One, a ‘cormorant’ named Te Kawau-a-Toru, became ensnared at Te Aumiti, a narrow stretch of water off Rangitoto (D’Urville Island):

‘Te Kawau-a-Toru proceeded … he put one of his wings into the water and the other was above but he did not have a sound footing … Friend! The wing broke … and Kupe’s champion perished’.

So the breaking of the wing formed the passage (now known as French Pass) through which vessels can now sail, while the unharmed wing remains an obstruction - the rocky reef known as Te Kawau-a-Toru.

The Maori tribal canoe / waka traditions or stories describe the arrival in New Zealand of Māori ancestors from their initial place of origin Hawaiki.

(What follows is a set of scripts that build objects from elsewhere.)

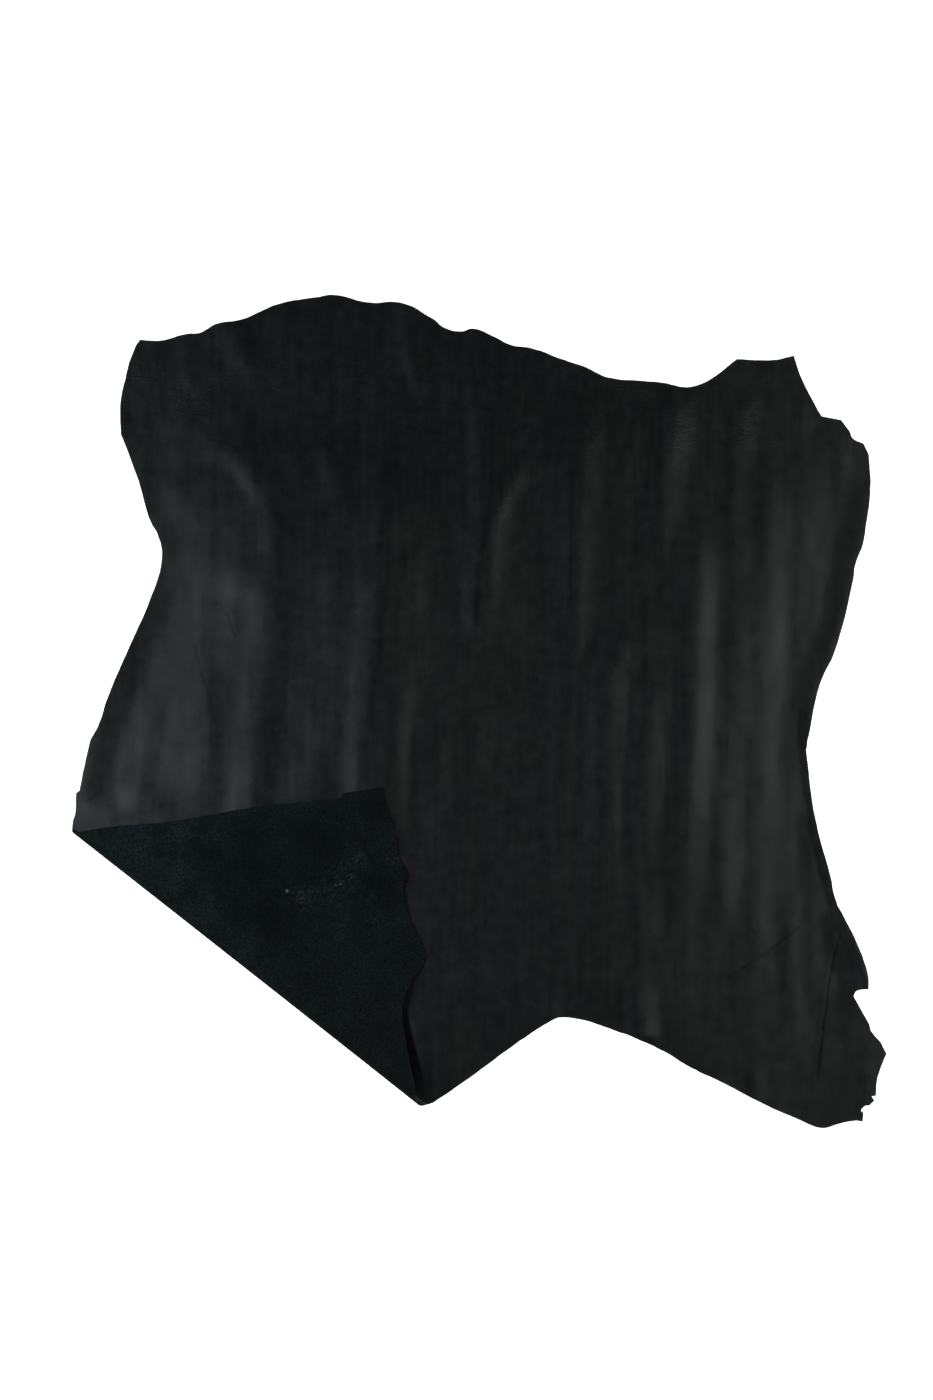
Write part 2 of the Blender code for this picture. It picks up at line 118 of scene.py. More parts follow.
# Waves, in millimetres. A crest runs from its near or left end, and the widths are those of the
# slopes on its left and right hand. It dies away over the two fade lengths at its ends.
Wave = namedtuple("Wave", "name crest height left right fade_in fade_out")
WAVES = (
    Wave("left panel", ((-340, -166), (-319, -61), (-292, 79), (-285, 149), (-288, 233), (-292, 330),
         (-300, 530)), 6.8, 215, 240, 110, 400),
    Wave("left panel's far half", ((-294, 40), (-286, 149), (-287, 233), (-290, 312)),
         4.2, 170, 260, 150, 130),
    Wave("left hem", ((-564, -138), (-553, -75), (-534, -5), (-509, 65), (-492, 112), (-470, 160),
         (-454, 206)), 3.6, 20, 48, 35, 90),
    Wave("second panel", ((-160, -166), (-158, -82), (-152, 2), (-144, 86), (-136, 156), (-134, 240),
         (-134, 310), (-138, 430)), 8, 130, 240, 110, 190),
    Wave("centre", ((-4, 79), (-2, 205), (5, 296), (6, 394), (2, 513)), 3.4, 30, 90, 60, 160),
    Wave("leaning", ((6, 60), (10, 149), (15, 219), (24, 282), (46, 330), (88, 366)),
         1.7, 28, 32, 230, 60),
    Wave("near centre", ((-50, -348), (-38, -264), (-31, -194), (-29, -124)), 1.6, 60, 36, 60, 60),
    Wave("right of centre", ((108, -306), (113, -166), (121, -40), (128, 86), (133, 170), (136, 268),
         (142, 366), (150, 443)), 2.1, 34, 38, 330, 80),
    Wave("hooked", ((170, -306), (174, -138), (174, -40), (171, 37), (181, 72), (208, 92), (246, 99)),
         4.1, 42, 57, 205, 60),
    Wave("short slant", ((218, -244), (222, -124), (227, -61), (232, 0), (234, 50)),
         2.8, 25, 48, 80, 60),
    Wave("far right", ((252, 198), (252, 254), (256, 324), (267, 394), (277, 457)),
         2.6, 32, 42, 90, 40),
    Wave("right plateau", ((284, -270), (290, -124), (293, -12), (297, 128), (302, 226), (309, 338)),
         3.0, 170, 115, 130, 130),
    Wave("first rib", ((280, -400), (284, -250), (290, -124), (295, -12), (301, 128), (307, 226),
         (312, 338)), 2.1, 46, 42, 270, 190),
    Wave("first rib's middle", ((289, -180), (291, -124), (295, -12), (299, 90)), 0.9, 34, 40, 110, 80),
    Wave("low rib", ((333, -380), (338, -264), (343, -166), (351, -12), (364, 128), (364, 226),
         (362, 300)), 1.12, 44, 36, 140, 60),
    Wave("second rib", ((384, -360), (387, -194), (389, -40), (396, 100), (402, 240), (407, 366)),
         1.15, 44, 44, 120, 80),
    Wave("second rib's far half", ((395, 20), (399, 160), (403, 260), (408, 380)),
         1.6, 34, 44, 110, 80),
    Wave("third rib", ((441, 40), (443, 114), (446, 212), (453, 296), (461, 380)),
         1.35, 40, 52, 220, 60),
    Wave("right edge", ((458, -30), (474, 30), (495, 86), (514, 142), (526, 205), (541, 268),
         (541, 338)), 2.2, 38, 24, 60, 50),
    Wave("right hem", ((462, 20), (464, -60), (474, -140), (485, -196), (497, -240), (510, -290),
         (528, -330), (541, -372), (540, -405), (545, -430)), 2.8, 62, 17, 50, 45),
    Wave("far left crease", ((-393, 433), (-401, 457), (-408, 492), (-412, 534)), 1.3, 24, 24, 40, 5),
    Wave("far left corner", ((-308, 453), (-322, 489), (-339, 513), (-352, 552)), 2.0, 34, 30, 40, 5),
    Wave("far crease", ((-64, 436), (-79, 456), (-90, 484), (-97, 520), (-102, 576)),
         2.6, 24, 26, 50, 5),
    Wave("cross wave", ((-55, -390), (1, -376), (71, -370), (169, -373), (225, -365)),
         1.8, 30, 46, 60, 60),
    Wave("near edge", ((226, -463), (219, -404), (219, -327)), 3.4, 26, 38, 5, 115),
    Wave("far middle", ((40, 372), (140, 358), (240, 350), (330, 345)), 3.0, 110, 320, 80, 190),
    Wave("beside the folded corner", ((-66, -530), (-72, -470), (-80, -400), (-84, -340)),
         1.6, 60, 90, 20, 80),
    Wave("the folded corner's hollow", ((-62, -550), (-70, -512), (-81, -470), (-88, -430),
         (-92, -395)), 2.2, 24, 90, 5, 60),
)
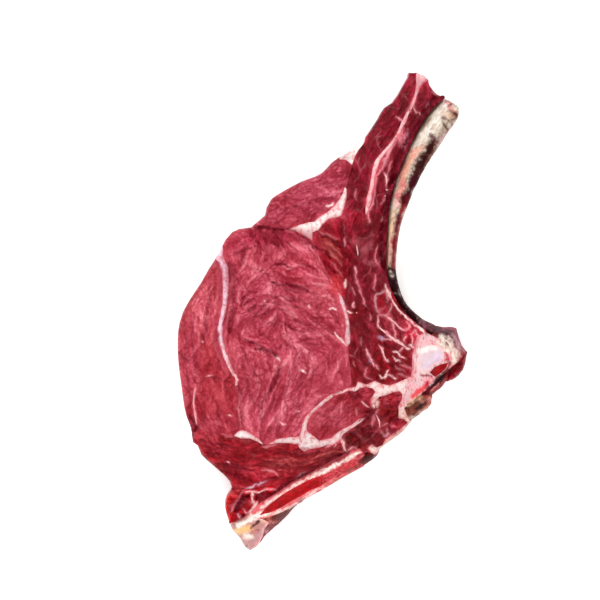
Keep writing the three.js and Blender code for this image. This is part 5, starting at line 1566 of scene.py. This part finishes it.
class STEAK_OT_rib(bpy.types.Operator):
    """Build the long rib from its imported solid"""
    bl_idname = "steak.rib"
    bl_label = "Rib"

    def execute(self, context):
        build_rib()
        return {"FINISHED"}


RIB_VOXEL = 0.6  # mesh size of the rib, millimetres
RIB_SMOOTHING = 14  # rounds of smoothing after the remesh
RIB_COLOUR = "#cbbba9"
RIB_MIDDLE = 18.0  # heights of the bar's middle and top
RIB_TOP = 33.0
RIB_CORNER = 7.0  # power of the squarer section that the meat's side gets
RIB_ROUND = 2.6  # and of the rounder one that it has
MEAT_SIDE = 1.0  # side of the middle line on which the meat lies
RIB_BIN = 3.0  # length of rib over which its width is measured
WORN_END = 9.0  # length of the rough sawn end
RIB_LINE = [
    84.5, 136.5, 81, 131.5, 71.5, 118.5, 61.5, 101.5, 53.5, 84.5, 49, 71, 46, 57,
    44.5, 42.5, 44, 28.5, 46, 17.5, 51, 6, 57.5, -2, 65, -8, 72.5, -12]


def build_rib():
    """Rib bone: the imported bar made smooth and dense, with hollows and stains."""
    source = frame["nodes"]["rib_bone"]
    merged = bmesh.new()
    merged.from_mesh(source.data)
    bmesh.ops.remove_doubles(merged, verts=merged.verts, dist=1e-6)
    bmesh.ops.recalc_face_normals(merged, faces=merged.faces)
    rough = bpy.data.meshes.new("rib_rough")
    merged.to_mesh(rough)
    merged.free()
    carrier = new_object("rib_rough", rough)
    remesh = carrier.modifiers.new("remesh", "REMESH")
    remesh.mode = "VOXEL"
    remesh.voxel_size = RIB_VOXEL * MM
    smooth = carrier.modifiers.new("smooth", "SMOOTH")
    smooth.iterations = RIB_SMOOTHING
    smooth.factor = 0.5
    dense = evaluated_mesh(carrier)
    split = bmesh.new()
    split.from_mesh(dense)
    bmesh.ops.triangulate(split, faces=split.faces)
    split.to_mesh(dense)
    split.free()
    points = read_out(dense.vertices, "co", 3).astype(float) / MM
    normals = read_out(dense.vertices, "normal", 3).astype(float)
    faces = read_out(dense.loops, "vertex_index", 1, np.int32).reshape(-1, 3)
    middle = smooth_line(RIB_LINE, 2.0)
    distance, along, side = nearest_on_line(points[:, :2], middle)
    points = filled_out(points, middle, distance, along, side)
    across = distance * side
    x, y, z = points.T
    lumps = 0.5 * noise(along, z + across * 1.5, 9, 51)
    lumps += 0.2 * noise(along * 0.4, z + across, 3, 52)
    lumps += np.clip(1 - along / WORN_END, 0, 1) * (0.9 * noise(x, y + z, 3.0, 53))
    points += normals * lumps[:, None]
    zone = np.zeros(len(points))
    column = Column(points, faces, points[:, :2], zone, zone, zone, zone.astype(bool))
    spec = Piece("dry_bone", RIB_COLOUR, 0, 0, 0, 0, "rib")
    colour, fat, crease, _ = painted(column, spec, *neighbour_distances("rib_bone", column.plan))
    layers = {
        "paint": colour, "fat": fat, "crease": crease,
        "flow": np.column_stack([along, across, z])}
    mesh = finished_mesh("rib_bone_look", points, faces, layers, column.sharp)
    add_piece("rib_bone_look", mesh, tissue_material("scraped_rib_bone"), "rib_bone")


def filled_out(points, middle, distance, along, side):
    """Rib points pushed towards the meat above half height, so that no valley shows."""
    bins = (along / RIB_BIN).astype(int)
    widest = np.zeros(bins.max() + 1)
    np.maximum.at(widest, bins, distance)
    corner = np.interp(along, (np.arange(len(widest)) + 0.5) * RIB_BIN, widest)
    height = np.clip((points[:, 2] - RIB_MIDDLE) / (RIB_TOP - RIB_MIDDLE), 0, 1)
    share = np.clip(distance / np.maximum(corner, 1e-6), 0, 1)
    # length of this direction's radius in a squarer section over that in the round one
    radius = (share ** RIB_CORNER + height ** RIB_CORNER) ** (1 / RIB_CORNER)
    round_radius = (share ** RIB_ROUND + height ** RIB_ROUND) ** (1 / RIB_ROUND)
    above = (side == MEAT_SIDE) & (height > 0)
    stretch = np.where(above, round_radius / np.maximum(radius, 1e-6), 1)
    foot = places_on(middle, along)
    moved = points.copy()
    moved[:, :2] = foot + (points[:, :2] - foot) * stretch[:, None]
    return moved


class STEAK_OT_strings(bpy.types.Operator):
    """Lay strings of fat and silver skin on the cut face"""
    bl_idname = "steak.strings"
    bl_label = "Strings"

    def execute(self, context):
        carrier = bpy.data.meshes.new("fat_strings")
        points, edges, widths = [], [], []
        for width, line in each_line(STRINGS):
            curve = evenly_spaced(smooth_line(line), STRING_STEP, closed=False)
            first = len(points)
            points += [(x, y, cut_height(x, y) - STRING_SUNK * width) for x, y in curve]
            edges += [(first + i, first + i + 1) for i in range(len(curve) - 1)]
            widths += [width / 2 * MM] * len(curve)
        carrier.from_pydata(np.array(points) * MM, edges, [])
        add_layer(carrier, "half_width", np.array(widths))
        grow("fat_strings", carrier, string_tree(tissue_material("string_fat")), {
            "Step": context.scene.steak_sizes.string_step,
            "Stray": context.scene.steak_sizes.string_stray, "Sides": STRING_SIDES})
        return {"FINISHED"}


class STEAK_OT_crumbs(bpy.types.Operator):
    """Scatter the small crumbs of fat that lie on the cut face"""
    bl_idname = "steak.crumbs"
    bl_label = "Crumbs"

    def execute(self, context):
        carrier = bpy.data.meshes.new("fat_crumbs")
        points = [(x, y, cut_height(x, y)) for x, y in CRUMBS]
        carrier.from_pydata(np.array(points) * MM, [], [])
        size = context.scene.steak_sizes.crumb_length
        grow("fat_crumbs", carrier, crumb_tree(tissue_material("string_fat")), {
            "Smallest": tuple(share * size for share in CRUMB_LEAST),
            "Largest": tuple(share * size for share in CRUMB_MOST), "Seed": CRUMB_SEED})
        return {"FINISHED"}


# ---- stage ----

PHOTO_WIDTH_MM = 390.0  # width that the picture spans at the cut face
AIM = (-14.8, 7.8)  # point of the cut face at the picture's centre
CUT_HEIGHT = 35.0
CAMERA_DISTANCE = 2000.0
SENSOR = 36.0
CLIP_END = 20.0
FLOOR_REACH = 3.0
FLOOR_GLOW = 0.35  # lightens the shadow round the steak
WORLD_GLOW = 0.35
# soft lights all round at half height, so that the flat cut face mirrors none of them
# into the camera: name, place and size in metres, power in watts
LIGHTS = (
    ("key", (-0.9, 1.0, 1.2), 0.9, 18.0),
    ("right", (1.2, 0.5, 1.2), 1.1, 13.0),
    ("front", (0.4, -1.3, 1.2), 1.1, 13.0),
    ("left", (-1.3, -0.5, 1.2), 1.1, 9.0),
    ("glint", (-0.35, 0.75, 1.7), 0.25, 5.0),
)


class STEAK_OT_stage(bpy.types.Operator):
    """Lay the floor, hang the lights and set the camera straight above"""
    bl_idname = "steak.stage"
    bl_label = "Stage"

    def execute(self, context):
        scene = context.scene
        scene.view_settings.view_transform = "Standard"
        floor_mesh = bpy.data.meshes.new("floor")
        corners = ((-1, -1), (1, -1), (1, 1), (-1, 1))
        floor_mesh.from_pydata(
            [(x * FLOOR_REACH, y * FLOOR_REACH, 0) for x, y in corners], [], [(0, 1, 2, 3)])
        floor = new_object("floor", floor_mesh)
        material, node = new_material("matt_white_board")
        shader = node("ShaderNodeBsdfPrincipled", {
            "Base Color": (*scene.steak_colours.floor, 1), "Roughness": 0.8,
            "Emission Color": (1, 1, 1, 1), "Emission Strength": FLOOR_GLOW})
        node("ShaderNodeOutputMaterial", {"Surface": shader})
        floor_mesh.materials.append(material)
        world = bpy.data.worlds.new("studio")
        world.use_nodes = True
        sky = world.node_tree.nodes["Background"].inputs
        sky["Color"].default_value = (1, 1, 1, 1)
        sky["Strength"].default_value = WORLD_GLOW
        scene.world = world
        for name, place, size, power in LIGHTS:
            add_light(name, place, size, power)
        lens = bpy.data.cameras.new("overhead")
        lens.sensor_width = SENSOR
        lens.lens = SENSOR * CAMERA_DISTANCE / PHOTO_WIDTH_MM
        lens.clip_end = CLIP_END
        camera = new_object("overhead", lens)
        camera.location = [part * MM for part in (*AIM, CUT_HEIGHT + CAMERA_DISTANCE)]
        scene.camera = camera
        return {"FINISHED"}


def add_light(name, place, size, power):
    """Soft square light that faces the steak."""
    lamp = bpy.data.lights.new(name, "AREA")
    lamp.size = size
    lamp.energy = power
    lamp_object = new_object(name, lamp)
    lamp_object.location = place
    lamp_object.rotation_euler = (-Vector(place)).to_track_quat("-Z", "Y").to_euler()


# ---- panel and running ----

class STEAK_PT_panel(bpy.types.Panel):
    """Lists the steps that build the steak"""
    bl_idname = "STEAK_PT_panel"
    bl_label = "Rib steak"
    bl_space_type = "VIEW_3D"
    bl_region_type = "UI"
    bl_category = "Rib steak"

    def draw(self, context):
        for group in (context.scene.steak_colours, context.scene.steak_sizes):
            for name in group.__annotations__:
                self.layout.prop(group, name)
        for step in STEPS:
            self.layout.operator(step.bl_idname)


STEPS = (STEAK_OT_muscles, STEAK_OT_fat, STEAK_OT_cut_bones, STEAK_OT_rib,
         STEAK_OT_strings, STEAK_OT_crumbs, STEAK_OT_stage)
CLASSES = (SteakColours, SteakSizes, *STEPS, STEAK_PT_panel)


def register():
    for each in CLASSES:
        bpy.utils.register_class(each)
    bpy.types.Scene.steak_colours = bpy.props.PointerProperty(type=SteakColours)
    bpy.types.Scene.steak_sizes = bpy.props.PointerProperty(type=SteakSizes)


def unregister():
    del bpy.types.Scene.steak_sizes
    del bpy.types.Scene.steak_colours
    for each in reversed(CLASSES):
        bpy.utils.unregister_class(each)


def main():
    register()
    bpy.ops.steak.muscles()
    bpy.ops.steak.fat()
    bpy.ops.steak.cut_bones()
    bpy.ops.steak.rib()
    bpy.ops.steak.strings()
    bpy.ops.steak.crumbs()
    bpy.ops.steak.stage()


if __name__ == "__main__":
    main()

The oral history that recounts the exodus to a new land has cascaded down through successive generations of tohunga (wise elders. It is, like the Old Testament, a mixture of fact, myth and commentary - that it is likewise hard to completely reconcile with the archaeological evidence).

Some ancestors are said to have been nine feet (2.7 m) tall, while others are said to have flown, swum or travelled on taniwha (sea monsters) to New Zealand. The Aoaonui is a poetic image of a canoe transporting newborn infants into the world, and Rangikēkero and Rangitōtohu are also metaphorical vessels that convey the souls of the dead to their final rest in Te Ao Wairua (the spirit world).

According to the Great Fleet theory, Kupe first discovered New Zealand from Tahiti in 925 AD, and was followed by another explorer, Toi, in 1150. After this, in 1350, a fleet of seven canoes sailed from Tahiti and Rarotonga, bringing the ancestors of Māori to New Zealand. The science so far points to the first settlers arriving in the 1200s.

As the Maori tribes became established and jostled for territory and dominance, the canoe traditions became important to their identity. Whakapapa (genealogical links) back to the crew of founding canoes served to establish the origins of tribes, and defined relationships with other tribes. For example, a number of tribes trace their origin to the Tainui canoe, while others such as Te Arawa take their name from a founding canoe.

When identifying themselves on a marae (meeting place), Maori mention their waka first and foremost.